Backed by the success of these ‘classic’ hospitalisation policies, and armed with knowledge about the future ageing of the population and budgetary margin developments, providers of these products continue to capitalise on increasing risks such as hospitalisation, outpatient costs, loss of income, care or dependence, dental treatment and funeral services. Private health care insurers are developing a plethora of formulas and packages not only to cover the accompanying financial risks, but also to provide the necessary assistance, for instance by arranging a rest home or funeral. Supported by shrewd marketing (‘Will I find a good and affordable rest home?’ or ‘Will I get the funeral that I want?’), which plays on the valid (?) concerns of older people, these policies will no doubt find clients among anxious or wealthy individuals.
We may therefore expect new policies with wider cover in future – like those that DKV is already launching now – which take advantage of the lower statutory contributions of health insurance providers. The health insurance funds also offer numerous types of supplementary insurance and all kinds of additional contributions.
The future benefit of wider health care policies therefore appears justified to us because of the anticipated decrease in statutory contributions on account of the ageing of the population and the need to balance the budget. But is there also already a need to regulate this collectively at employer level? The classic hospitalisation insurance is certainly a success story and often the most popular benefit from the package because of its immediate assistance with each contribution. However, with the exception of dental treatment, new policies are mainly focusing on dependence and costs in older age. Although very useful, the benefit is thus mostly a long way off (even after retirement age) and this long period will probably lead to a lower appreciation among personnel. A good compromise to us seems to be ensuring adequate financial support by means of a group pension plan, by which each member of staff can decide for himself or herself whether additional dependence and care coverage is necessary. If loss of income in case of illness or an accident is moreover compensated by adapted invalidity cover, a socially-minded employer will already be providing a considerable supplement to decreasing social security coverage.

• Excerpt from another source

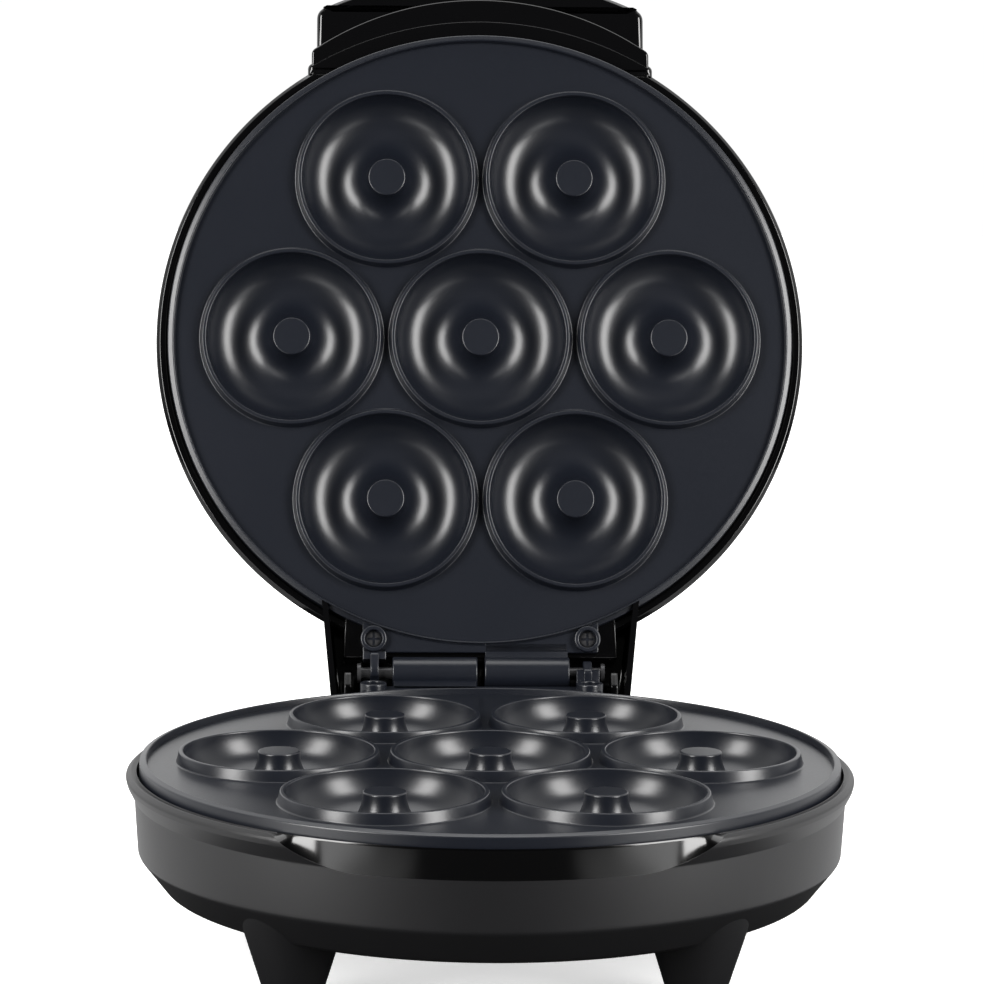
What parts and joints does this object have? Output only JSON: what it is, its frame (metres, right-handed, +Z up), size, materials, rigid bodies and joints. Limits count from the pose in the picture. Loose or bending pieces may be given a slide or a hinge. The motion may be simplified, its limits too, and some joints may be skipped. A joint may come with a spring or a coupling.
{
  "type": "donut maker",
  "caption": "Round table-top donut maker with a hinged lid, coated plates of ring-shaped cavities, front handle and stub legs.",
  "frame": {"origin": "on the table, under the middle of the open appliance's box, 51.8 mm behind the middle of the round base", "axes": "+Z up, -Y towards the user and the finger scoop, +Y towards the hinge, +X to the user's right"},
  "size_m": [0.2202, 0.3184, 0.292],
  "materials": {
    "base_plastic": "black plastic, satin sheen on the wall and slope, glossy in the finger scoop",
    "lid_plastic": "gloss black plastic",
    "base_plate_paint": "steel sheet with matt black paint",
    "rubber": "black rubber",
    "plate_coating": "cast aluminium with a dark satin non-stick coating",
    "element_steel": "steel, darkened by heat",
    "reflector_sheet": "bright thin sheet",
    "steel_fasteners": "zinc plated steel",
    "dark_screws": "blackened steel",
    "ceramic": "phenolic and steel thermostat body",
    "fuse_sleeve": "varnished glass fibre sleeve",
    "terminal_plastic": "heat resistant moulded plastic",
    "brass": "plain brass",
    "power_lens": "translucent red plastic",
    "ready_lens": "translucent green plastic",
    "lamp_glass": "clear glass"
  },
  "bodies": {
    "base": {"base_shell": "base_plastic", "bottom_cover": "base_plate_paint", "bottom_cover_screws": "steel_fasteners", "foot_pad_1": "rubber", "foot_pad_2": "rubber", "foot_pad_3": "rubber", "foot_pad_4": "rubber", "cord_gland": "rubber", "lower_plate": "plate_coating", "lower_heating_element": "element_steel", "lower_element_clips": "element_steel", "lower_clip_screws": "steel_fasteners", "lower_reflector": "reflector_sheet", "lower_reflector_screws": "steel_fasteners", "lower_plate_screws": "steel_fasteners", "lower_tab_screws": "dark_screws", "thermostat_bracket": "reflector_sheet", "thermostat": "ceramic", "thermal_fuse": "fuse_sleeve", "fuse_clamp": "reflector_sheet", "terminal_block": "terminal_plastic", "terminal_screws": "brass", "hinge_pin_left": "dark_screws", "hinge_pin_right": "dark_screws"},
    "lid": {"lid_shell": "lid_plastic", "handle": "lid_plastic", "handle_screws": "steel_fasteners", "upper_plate": "plate_coating", "upper_heating_element": "element_steel", "upper_element_clips": "element_steel", "upper_clip_screws": "steel_fasteners", "upper_reflector": "reflector_sheet", "upper_reflector_screws": "steel_fasteners", "upper_plate_screws": "steel_fasteners", "upper_tab_screws": "dark_screws", "power_lens": "power_lens", "ready_lens": "ready_lens", "lamp_holder": "terminal_plastic", "lamp_holder_screws": "steel_fasteners", "neon_lamps": "lamp_glass"}
  },
  "joints": [
    {"name": "lid_hinge", "type": "hinge", "parent": "base", "child": "lid", "pos_m": [0, 0.063, 0.06174], "axis": [1, 0, 0], "range_deg": [0, 107]}
  ]
}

Perhaps there will be scope later, if the economic revival continues, to offer or reintroduce group policies for dental treatment or outpatient doctor fees? Anglo-Saxon companies already have a tradition in that sense. However, the basic question remains: who will pay for everything? One middle way could be to offer supplementary health care policies on an individual basis via the employer. The interest and appreciation among personnel for these products can be assessed in this way, in order for them to possibly bear the associated costs themselves at a later stage. There are developments on our horizon and with the impending changes for health care providers (which must regulate themselves in line with the level playing field of private insurers), the last word on this topic has clearly not been written yet.